Second, if you’re reading from overseas - couponing for groceries virtually doesn’t exist down here. Coupons that do pass through our house are for things like takeout pizza, oil changes or carpet cleaning. Similarly, we do not have warehouse clubs (well, none that I’m aware of, and certainly none in my state though my eastern state counterparts could chime in with what happens where they are)OR anything remotely resembling those CVS deals I keep reading about all over Bloggityville. Waaah! We do have some Aldi, though again, none in my state. If I want to save money on groceries, it pretty much boils down to shopping the loss leaders from the weekly circulars, good menu planning, good cooking practices (padding out the freezer, using up leftovers and so on) and using a Price Book (which I’m currently developing). Trust me, I’d love to feed the family for under $50 per week but it just ain’t gonna happen!

Of course, that $600 budget for the three week period can easily be adjusted down for the following cycle - it was made generous on purpose to allow for ‘wriggle room’. Here’s how the budget will be broken up (these are rough ‘off the top of my head’ figures and are a guide only - what matters more is the overall three-week total):
  • $120 for meat
  • $75 for fruit and veg
  • $75 for dairy ($40 of that will probably be in milk alone)
  • $50 for a Grocery Slush Fund
  • $50 for a family takeout meal
  • which leaves $230 for other groceries (which, once you take meat, f&v and dairy out, will be plenty)

Any leftover cash after Big Shopping Day gets thrown in a baggie (minus the $50 Grocery Slush Fund which gets its own baggie). All subsequent grocery spending/takeout comes out of this baggie. A tally for each category will probably go up on the blog somewhere or if not, somewhere on notepaper.

The Grocery Slush Fund

I’ve done this for-evah. Each time I went shopping I’d peel off $20 (I shopped fortnightly, so that’s $10 per week) and put it aside, letting that slush fund build up to a healthy amount which was then dipped into as needed when I wanted to buy multiples of a really good deal that I might not have ordinarily been able to absorb back into weekly grocery spending (like $45 worth of washing powder on incredible deal - you might not need it that week but know you’ll need to buy it eventually). The idea is to keep a ‘float’ of money - mine was $100 - and just top it up as you spend it. For some reason though, I almost always managed to get plenty of the sale items within the regular weekly budget so every now and then we’d purposely shave $50 off and put it toward a bill or a fun item. During The Height of the Grocery Slush Fund (when we were saving for a deposit on a house and did some of our best money saving - sigh) we didn’t plan for takeout so if we had extra in the GSF or just leftover from the weekly budget, this is how we paid for it. No leftover money, no takeout.

The Recipes

I’m still compiling my list of meals, but I’m not doing anything fancy. They’d probably be meals I’d make on the night anyway - lasagna, casseroles, etc.
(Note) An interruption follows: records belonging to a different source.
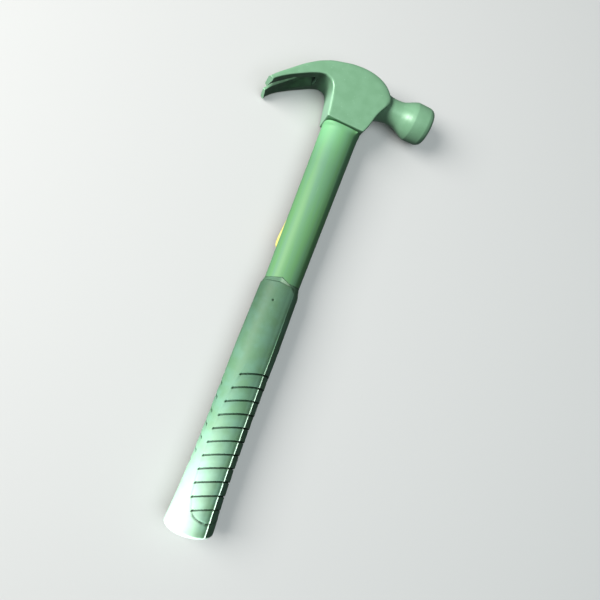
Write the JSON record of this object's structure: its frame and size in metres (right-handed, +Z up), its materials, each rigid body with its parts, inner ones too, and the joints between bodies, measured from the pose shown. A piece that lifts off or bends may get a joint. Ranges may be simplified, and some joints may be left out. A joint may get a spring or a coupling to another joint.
{
  "type": "claw hammer",
  "caption": "Claw hammer with a forged steel head, curved nail-pulling claw and a jacketed fibreglass handle with a grooved moulded grip.",
  "frame": {"origin": "middle of the hammer's footprint as it lies on its cheek, on the surface it lies on", "axes": "+Y along the handle from the butt to the crown, +X towards the striking face, +Z up out of the cheek"},
  "size_m": [0.1163, 0.3292, 0.027],
  "materials": {
    "head_finish": "hammer-forged steel under a thin satin green lacquer",
    "fibreglass": "pultruded glass fibre in resin",
    "resin": "cast epoxy, dark, slightly rough",
    "jacket": "smooth glossy moulded jacket",
    "grip": "soft satin moulded rubber",
    "pad": "pale yellow blank pad"
  },
  "bodies": {
    "root": {"head": "head_finish", "fibreglass_core": "fibreglass", "eye_resin": "resin", "shaft_jacket": "jacket", "grip_sleeve": "grip", "name_pad": "pad"}
  },
  "joints": []
}
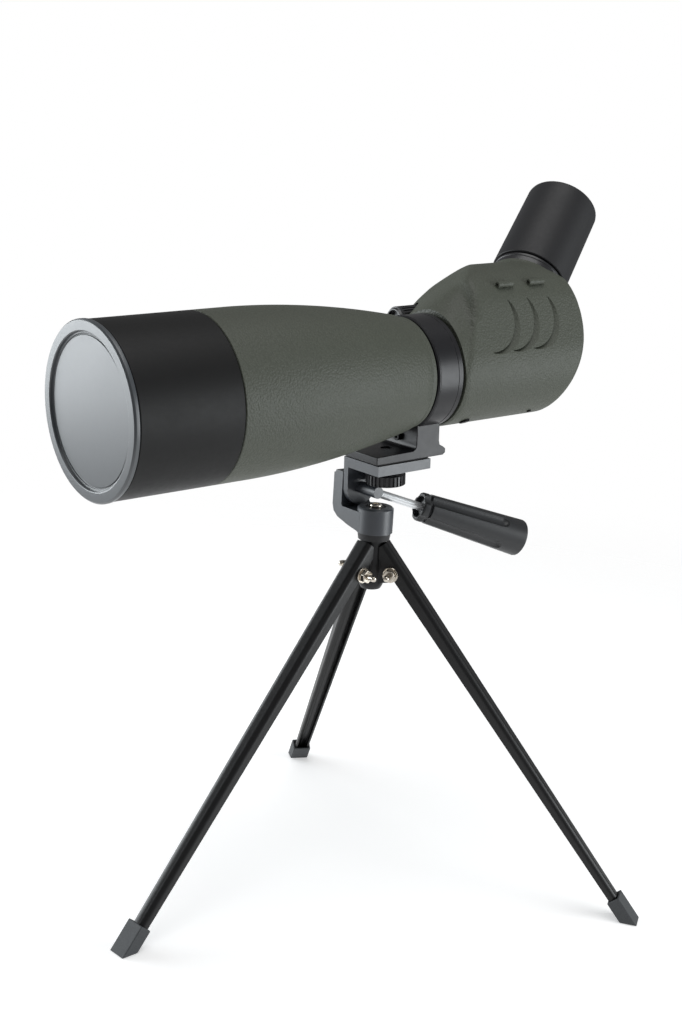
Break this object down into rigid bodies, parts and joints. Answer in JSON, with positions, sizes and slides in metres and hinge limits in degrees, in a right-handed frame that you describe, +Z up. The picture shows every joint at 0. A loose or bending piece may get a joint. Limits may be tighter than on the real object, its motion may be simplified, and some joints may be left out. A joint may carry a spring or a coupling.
{
  "type": "spotting scope on a tabletop tripod",
  "caption": "Angled spotting scope in green rubber armour, in a rotating collar on a small folding tripod with a pan and tilt head and a side handle.",
  "frame": {"origin": "on the floor, on the pan axis", "axes": "+Z up, +X forward towards the objective, +Y to the scope's left, the side the handle is on"},
  "size_m": [0.3251, 0.2648, 0.356],
  "materials": {
    "black_cast": "satin black",
    "nickel": "polished nickel",
    "black_sheet": "satin black",
    "foot_rubber": "matte rubber",
    "head_paint": "semi-gloss dark grey",
    "bright_rod": "polished",
    "grip_plastic": "fine grain",
    "pad_rubber": "matte",
    "black_plastic": "satin",
    "collar_paint": "semi-gloss",
    "black_tube": "black anodised",
    "armour": "pebbled green armour",
    "lens_glass": "coated",
    "shade_black": "matte black",
    "cap_plastic": "satin",
    "black_screw": "black oxide",
    "grip_rubber": "matte",
    "eye_cap_plastic": "matte"
  },
  "bodies": {
    "stand": {"spider": "black_cast", "pivot_screws": "nickel", "pivot_nuts": "nickel", "pan_screw": "nickel"},
    "leg_1": {"leg_1": "black_sheet", "foot_1": "foot_rubber"},
    "leg_2": {"leg_2": "black_sheet", "foot_2": "foot_rubber"},
    "leg_3": {"leg_3": "black_sheet", "foot_3": "foot_rubber"},
    "pan_head": {"pan_base": "head_paint", "tilt_pin": "black_screw"},
    "handle": {"handle_rod": "bright_rod", "handle_grip": "grip_plastic"},
    "head": {"platform": "head_paint", "top_pad": "pad_rubber", "collar": "collar_paint", "lock_screw": "black_screw"},
    "clamp": {"camera_screw": "black_plastic"},
    "scope": {"barrel_tube": "black_tube", "barrel_armour": "armour", "lens_cell": "black_tube", "objective_crown": "lens_glass", "objective_flint": "lens_glass", "prism_housing": "armour", "keeper_bars": "armour", "housing_screws": "black_screw", "prism_cage": "black_tube", "prism_front": "lens_glass", "prism_rear": "lens_glass", "eyepiece_body": "black_plastic", "field_lens": "lens_glass", "eye_lens": "lens_glass", "eyecup": "grip_rubber"},
    "shade": {"sun_shade": "shade_black"},
    "front_cap": {"objective_cap": "cap_plastic"},
    "focus": {"focus_knob": "black_plastic", "focus_knob_screw": "nickel"},
    "focus_slide": {"focus_carriage": "black_tube", "focus_lens": "lens_glass"},
    "zoom": {"zoom_ring": "grip_rubber"},
    "zoom_slide": {"zoom_carriage": "black_tube", "zoom_lens": "lens_glass"},
    "eye_cap": {"eyepiece_cap": "eye_cap_plastic"}
  },
  "joints": [
    {"name": "pan", "type": "hinge", "parent": "stand", "child": "pan_head", "pos_m": [0, 0, 0.19], "axis": [0, 0, 1], "continuous": true},
    {"name": "tilt", "type": "hinge", "parent": "pan_head", "child": "head", "pos_m": [0, 0, 0.203], "axis": [0, 1, 0], "range_deg": [-6, 40]},
    {"name": "handle_clamp", "type": "hinge", "parent": "head", "child": "handle", "pos_m": [-0.00001, -0.002, 0.2028], "axis": [-0.9083, 0.2815, -0.3094], "range_deg": [0, 360]},
    {"name": "camera_screw_turn", "type": "hinge", "parent": "head", "child": "clamp", "pos_m": [-0.00671, -0.002, 0.20932], "axis": [0.0471, 0, 0.9989], "continuous": true},
    {"name": "collar_roll", "type": "hinge", "parent": "head", "child": "scope", "pos_m": [-0.02032, -0.002, 0.26252], "axis": [0.9989, 0, -0.0471], "range_deg": [-114, 66]},
    {"name": "leg_1_fold", "type": "hinge", "parent": "stand", "child": "leg_1", "pos_m": [0.01125, 0.00102, 0.1632], "axis": [-0.0906, 0.9959, 0], "range_deg": [0, 38]},
    {"name": "leg_2_fold", "type": "hinge", "parent": "stand", "child": "leg_2", "pos_m": [-0.00651, 0.00923, 0.1632], "axis": [-0.8171, -0.5764, 0], "range_deg": [0, 38]},
    {"name": "leg_3_fold", "type": "hinge", "parent": "stand", "child": "leg_3", "pos_m": [-0.00474, -0.01026, 0.1632], "axis": [0.9078, -0.4195, 0], "range_deg": [0, 38]},
    {"name": "shade_slide", "type": "slide", "parent": "scope", "child": "shade", "axis": [0.9989, 0, -0.0471], "range_m": [0, 0.03]},
    {"name": "front_cap_pull", "type": "slide", "parent": "shade", "child": "front_cap", "axis": [0.9989, 0, -0.0471], "range_m": [0, 0.04]},
    {"name": "focus_turn", "type": "hinge", "parent": "scope", "child": "focus", "pos_m": [-0.03932, -0.03089, 0.28408], "axis": [0.9989, 0, -0.0471], "range_deg": [-364, 364]},
    {"name": "focus_travel", "type": "slide", "parent": "scope", "child": "focus_slide", "axis": [0.9989, 0, -0.0471], "range_m": [-0.003, 0.003]},
    {"name": "zoom_turn", "type": "hinge", "parent": "scope", "child": "zoom", "pos_m": [-0.11787, -0.02213, 0.31239], "axis": [-0.6759, -0.2876, 0.6786], "range_deg": [-1.5, 161.5]},
    {"name": "zoom_travel", "type": "slide", "parent": "scope", "child": "zoom_slide", "axis": [-0.6759, -0.2876, 0.6786], "range_m": [0, 0.008]},
    {"name": "eye_cap_pull", "type": "slide", "parent": "scope", "child": "eye_cap", "axis": [-0.6759, -0.2876, 0.6786], "range_m": [0, 0.065]}
  ],
  "couplings": [
    {"joint": "focus_turn", "follows": "focus_travel", "rad_per_m": 2094.4},
    {"joint": "zoom_turn", "follows": "zoom_travel", "rad_per_m": 349.07}
  ]
}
Some of these recipes aren’t even really freezer cooking at all - merely packaging together to make meal prep easier (such as browning the ground beef then storing that with a package of stirfry vegetables and some noodles - a no brainer really). Twenty meals will build up in a flash! Another thing to consider when working around a shiftworking spouse (and kids) is personal tastes. For example, I know the week of Talented Hubby’s afternoon shift (which incidentally, is also Cooking Week) I try to concentrate on dinners that are fast, simple and kid-friendly. We save the more elaborate roasts and casseroles for times when Daddy is home. Of course, with all the cooking during that week, easy dinners are going to be very much welcomed, LOL.

Talented Hubby just came off afternoon shift so I have most of May to finalise this little plan of mine. Big Shopping Day (and thereafter, Cooking Week) is on the cards for June 2nd. In the meantime, I’m totally going to cheat and pick up some loss leaders to sock away if I know I’ll use them for the recipes on my shortlist, LOL. I still want the monthly total to be an accurate reflection though, so I won’t go overboard. Wish me luck!